Jim was suddenly curious. "Where did he hide out?"
"With the Vulcan delegation, mostly." Her lips pressed together. "They didn't exactly fawn over him."
"They wouldn't." Jim met her gaze. "Do they blame him?"
"That would be 'illogical'." Uhura gave him a bitter smile. "No, they don't blame him for Vulcan. But they do consider him an inferior being because of his heritage. Not that they'd ever say it outright, but it's continually implied." Her delicate hand closed to a fist— a very lovely fist, Jim thought, but Uhura was absorbed in her own thoughts. "That must have been particularly hard for him to bear. Not for himself; I think Spock has a pretty clear view of who he is and what he wants. But it must have been difficult for him and his father to be exposed to that kind of condescension, considering..." She trailed off.
Jim shook his head. "Talk about your mind benders." At her inquiring gaze, he added, "On the one side, he's got the humans slobbering all over him because he's this half-Vulcan— or should I say, half-human— savior of Earth, and on the other he's got the Vulcans reviling him because he's this human-contaminated rebel who rejected Vulcan just a few short years before it was destroyed. If that's not schizophrenic, I don't know what is."
"That's why he needs some time away from it all, to find himself again.

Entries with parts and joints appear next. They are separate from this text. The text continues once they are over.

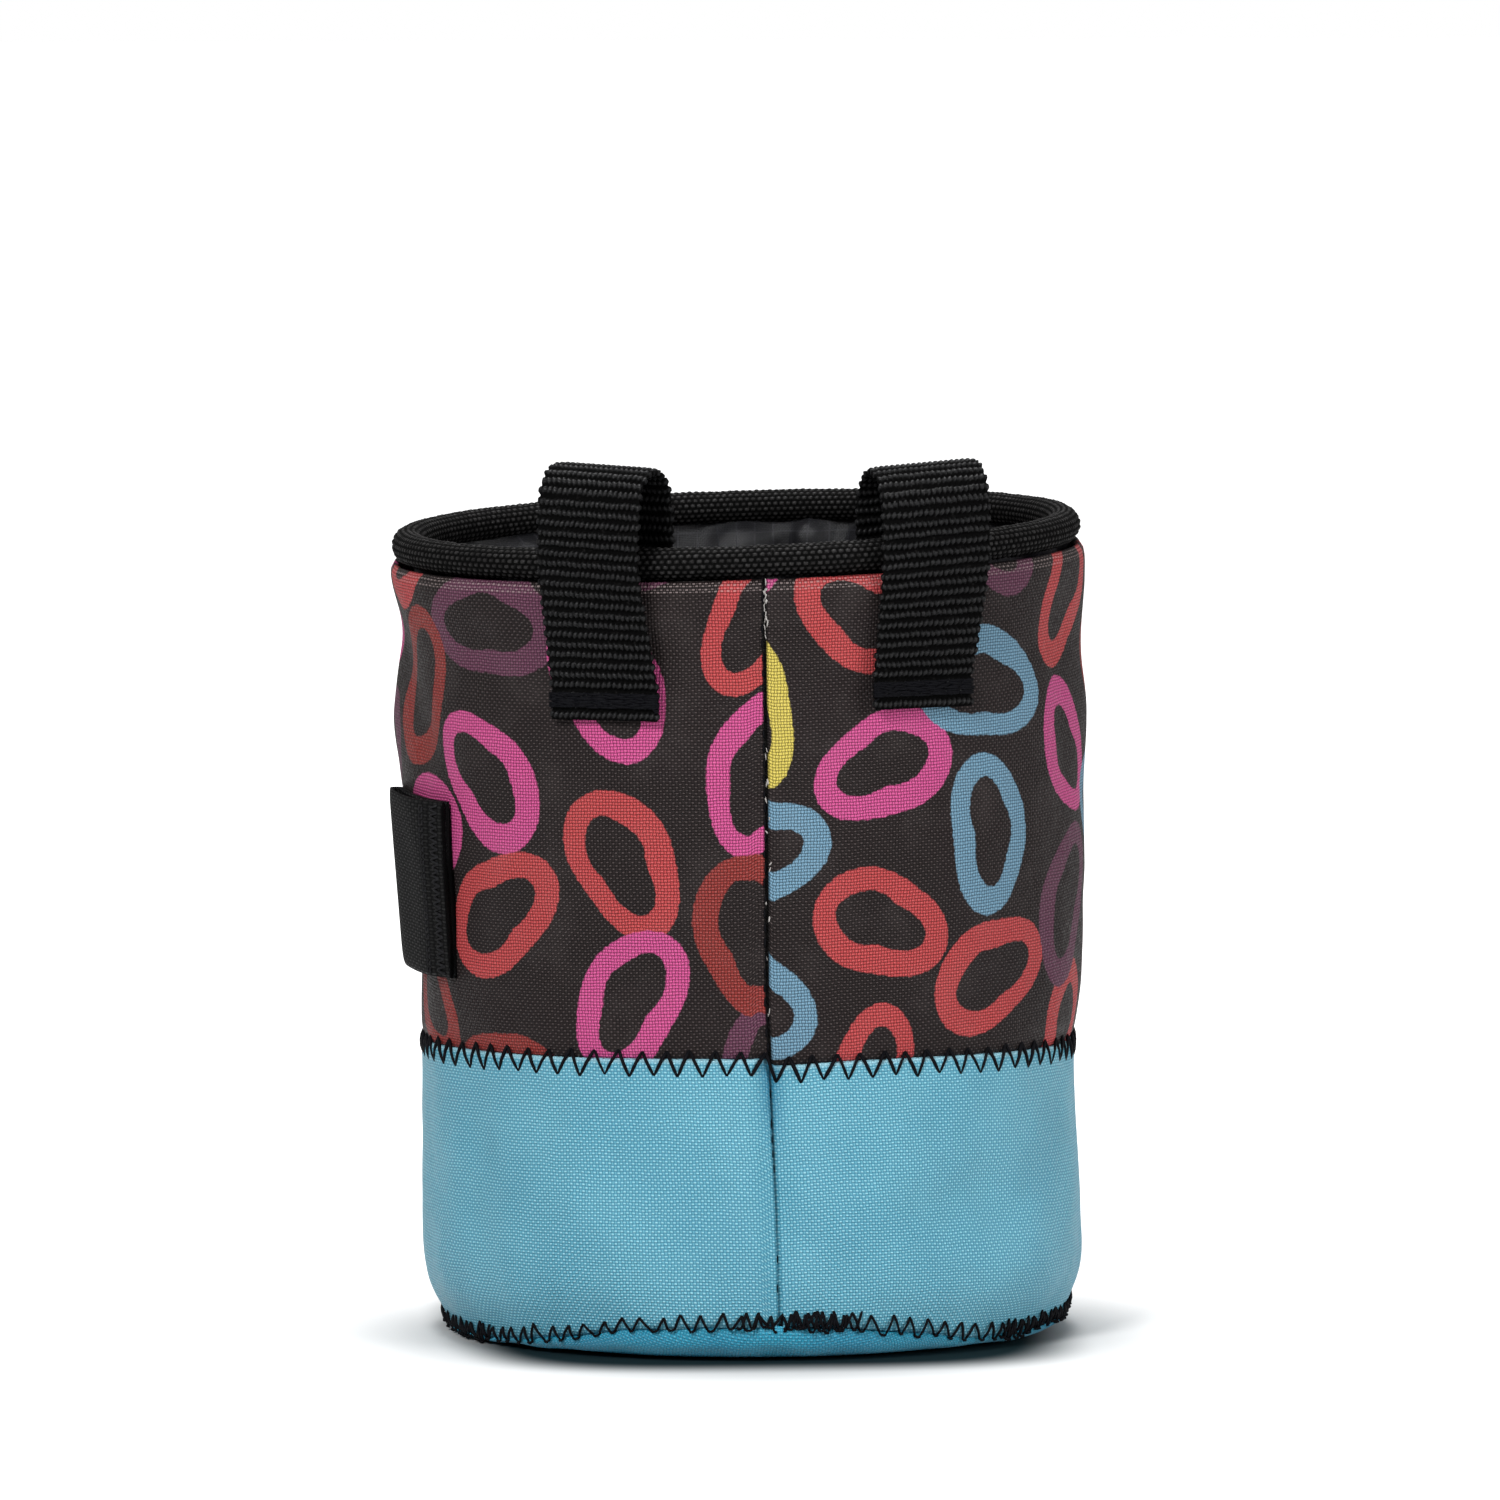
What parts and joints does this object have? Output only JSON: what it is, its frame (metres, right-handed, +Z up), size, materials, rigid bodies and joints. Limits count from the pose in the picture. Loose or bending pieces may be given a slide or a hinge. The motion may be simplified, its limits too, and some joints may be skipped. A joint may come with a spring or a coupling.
{
  "type": "climbing chalk bag",
  "caption": "Small round open-topped cloth bag with a stiff taped rim, belt loops over the rim and a flat elastic loop on its side, for carrying climbing chalk.",
  "frame": {"origin": "on the floor under the middle of the base", "axes": "+Z up out of the mouth, -Y towards the side with the upright seam and the belt loops, +X to the right as that side is faced"},
  "size_m": [0.0998, 0.0932, 0.1266],
  "materials": {
    "printed_cloth": "coarse coated canvas, dark brown with a printed pattern of open coloured rings",
    "turquoise_cloth": "coarse coated canvas with a slight sheen",
    "ripstop_lining": "thin smooth ripstop with a fine raised grid",
    "rim_tape": "coarse matt woven tape",
    "webbing": "ribbed matt webbing",
    "elastic": "finely ribbed matt elastic"
  },
  "bodies": {
    "root": {"printed_body": "printed_cloth", "plain_band": "turquoise_cloth", "base_panel": "turquoise_cloth", "lining": "ripstop_lining", "rim_binding": "rim_tape", "belt_loop_left": "webbing", "belt_loop_right": "webbing", "brush_loop": "elastic"}
  },
  "joints": []
}
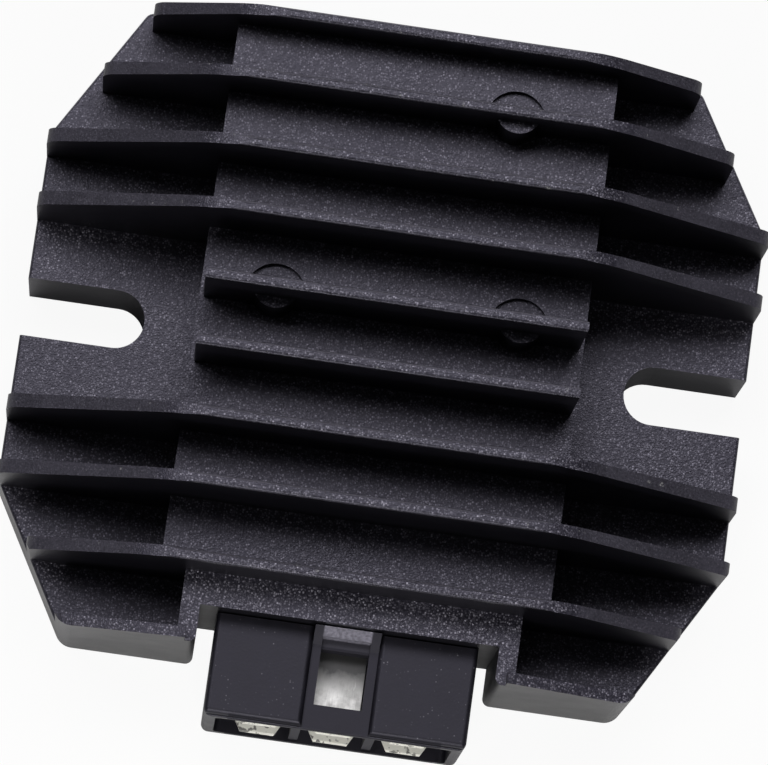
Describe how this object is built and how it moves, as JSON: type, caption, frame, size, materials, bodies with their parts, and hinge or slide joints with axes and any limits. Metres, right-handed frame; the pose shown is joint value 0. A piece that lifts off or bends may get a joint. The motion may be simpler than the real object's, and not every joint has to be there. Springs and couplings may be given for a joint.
{
  "type": "voltage regulator rectifier",
  "caption": "Finned die-cast voltage regulator rectifier with open side bolt slots and a built-in bladed socket in a notch of one edge, for a small engine's charging circuit.",
  "frame": {"origin": "Midway between the round inner ends of the two bolt slots, on the mounting plane (the underside of the casting).", "axes": "+X runs along the fins, from one bolt slot to the other. +Y points away from the socket, so the plug leaves towards -Y. +Z points from the mounting plane to the fin tips."},
  "size_m": [0.0864, 0.0837, 0.03],
  "materials": {
    "casting": "black powder coat with a fine sparkle over die-cast aluminium, smoother and greyer on the walls that face the socket side",
    "socket_plastic": "moulded glass-filled nylon, dark blue-grey, satin",
    "tinned_blade": "tinned copper alloy, bright with fine scratches",
    "board_laminate": "green solder mask on glass-epoxy laminate",
    "insulator": "grey silicone insulating sheet",
    "component_plastic": "black moulded epoxy",
    "capacitor_sleeve": "dark blue shrink sleeve",
    "resistor_body": "tan lacquer",
    "resin": "poured black epoxy, smooth with a slight meniscus"
  },
  "bodies": {
    "root": {"heat_sink": "casting", "connector_housing": "socket_plastic", "circuit_board": "board_laminate", "insulating_sheet": "insulator", "control_chip": "component_plastic", "filter_capacitor": "capacitor_sleeve", "gate_resistors": "resistor_body", "zener_diode": "component_plastic", "driver_transistors": "component_plastic", "potting_resin": "resin", "terminal_upper_left": "tinned_blade", "terminal_lower_left": "tinned_blade", "thyristor_left": "component_plastic", "diode_left": "component_plastic", "terminal_upper_centre": "tinned_blade", "terminal_lower_centre": "tinned_blade", "thyristor_centre": "component_plastic", "diode_centre": "component_plastic", "terminal_upper_right": "tinned_blade", "terminal_lower_right": "tinned_blade", "thyristor_right": "component_plastic", "diode_right": "component_plastic"}
  },
  "joints": []
}
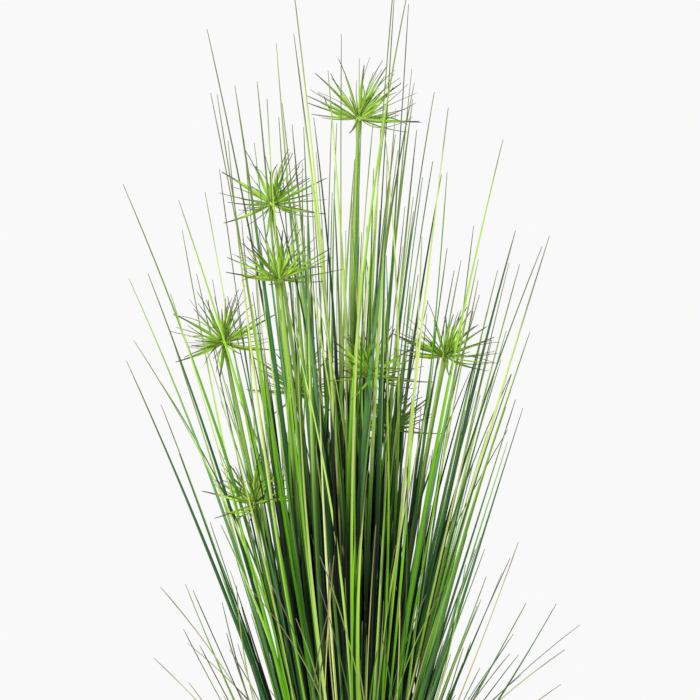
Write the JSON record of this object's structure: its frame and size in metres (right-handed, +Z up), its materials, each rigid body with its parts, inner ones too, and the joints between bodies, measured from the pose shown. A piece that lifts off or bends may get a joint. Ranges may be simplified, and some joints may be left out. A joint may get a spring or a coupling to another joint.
{
  "type": "potted papyrus plant",
  "caption": "Tall potted papyrus plant: slim stems with umbrella heads of fine rays above long arching grass blades, in a plain round pot.",
  "frame": {"origin": "centre of the pot's flat underside", "axes": "+Z up along the pot's axis, -Y towards the front"},
  "size_m": [0.534, 0.4364, 1.155],
  "materials": {
    "pot": "fine matt moulded surface",
    "soil": "rough and crumbly",
    "stem": "satin, finely ribbed lengthwise",
    "head": "satin, with brown and purple ray tips",
    "deep_blade": "satin, ribbed lengthwise, with a brown tip",
    "lime_blade": "satin, ribbed lengthwise, with a brown tip",
    "pale_blade": "satin, ribbed lengthwise, with a brown tip",
    "straw_blade": "matt, dry"
  },
  "bodies": {
    "root": {"deep_tuft_01": "deep_blade", "deep_tuft_02": "deep_blade", "deep_tuft_03": "deep_blade", "deep_tuft_04": "deep_blade", "deep_tuft_05": "deep_blade", "deep_tuft_06": "deep_blade", "deep_tuft_07": "deep_blade", "deep_tuft_08": "deep_blade", "deep_tuft_09": "deep_blade", "deep_tuft_10": "deep_blade", "deep_tuft_11": "deep_blade", "deep_tuft_12": "deep_blade", "deep_tuft_13": "deep_blade", "deep_tuft_14": "deep_blade", "deep_tuft_15": "deep_blade", "deep_tuft_16": "deep_blade", "deep_tuft_17": "deep_blade", "deep_tuft_18": "deep_blade", "deep_tuft_19": "deep_blade", "deep_tuft_20": "deep_blade", "lime_tuft_01": "lime_blade", "lime_tuft_02": "lime_blade", "lime_tuft_03": "lime_blade", "lime_tuft_04": "lime_blade", "lime_tuft_05": "lime_blade", "lime_tuft_06": "lime_blade", "lime_tuft_07": "lime_blade", "lime_tuft_08": "lime_blade", "lime_tuft_09": "lime_blade", "lime_tuft_10": "lime_blade", "pale_tuft_01": "pale_blade", "pale_tuft_02": "pale_blade", "papyrus_head_1": "head", "papyrus_head_2": "head", "papyrus_head_3": "head", "papyrus_head_4": "head", "papyrus_head_5": "head", "papyrus_head_6": "head", "papyrus_head_7": "head", "papyrus_head_8": "head", "papyrus_head_9": "head", "papyrus_stem_1": "stem", "papyrus_stem_2": "stem", "papyrus_stem_3": "stem", "papyrus_stem_4": "stem", "papyrus_stem_5": "stem", "papyrus_stem_6": "stem", "papyrus_stem_7": "stem", "papyrus_stem_8": "stem", "papyrus_stem_9": "stem", "pot": "pot", "soil": "soil", "straw_tuft_01": "straw_blade", "straw_tuft_02": "straw_blade", "straw_tuft_03": "straw_blade", "straw_tuft_04": "straw_blade", "straw_tuft_05": "straw_blade", "straw_tuft_06": "straw_blade", "straw_tuft_07": "straw_blade", "straw_tuft_08": "straw_blade"}
  },
  "joints": []
}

No matter how independent Spock is and believes himself to be, he still defined himself primarily in terms of his background: his human half playing out against his Vulcan heritage."
"And now all that's gone up in smoke."
"More like crushed to oblivion."
Jim sighed. He looked idly around the room, noticing that most of the crew members who'd been in here when he'd arrived had left to resume their duties, to be replaced with fresh knots of people on break. It was time for Jim to move on as well. "Okay."
Uhura narrowed her eyes. "Okay, what?"
"Okay. I fully approve Spock's leave, on his terms."
Uhura seemed to hold her breath, and then nodded. She turned her teacup before her on the table, twisting it round between tense fingers. The remnant of tea at the bottom has long since gone cold.
Jim nudged her shoulder. "Hey, I agreed to the plan. Isn't this your cue to give me a big, happy smile?"
"Oh, I'm happy. Relieved, actually. It's just..." She tried to laugh, but her expression continued to be grave. "It is dangerous, him going away for so long to an unsurveyed planet."
Jim rolled his eyes. "This conversation would have been a lot shorter if you'd only said that earlier."
"It doesn't matter what we say or think. Spock needs this. You know it, and I know it." Her gaze returned to her teacup, seeming to bore into it as she turned it around and around.
Softly, Jim asked, "What do you need, Lieutenant?"
She winced, as if struck by a spasm of sadness. Then, because she was Uhura and fearless, she turned to meet his gaze, even though he could then see that, indeed, she was fighting tears. "I just want him to be happy," she whispered.
Jim hesitated. "He's Vulcan, Uhura. He may never be happy."
"We have to let him try." She stood abruptly. "Excuse me."
She strode from the room, eyes fixed on her teacup so she wouldn't have to meet the gazes of any of her comrades.
Jim sighed heavily, then pushed himself up. The first thing he had to do was contact Pike. Then, plot a course that would take Spock near enough to his chosen getaway that he wouldn't waste all his leave time in transit. Jim only hoped that they'd be able to get him back again after his leave was over.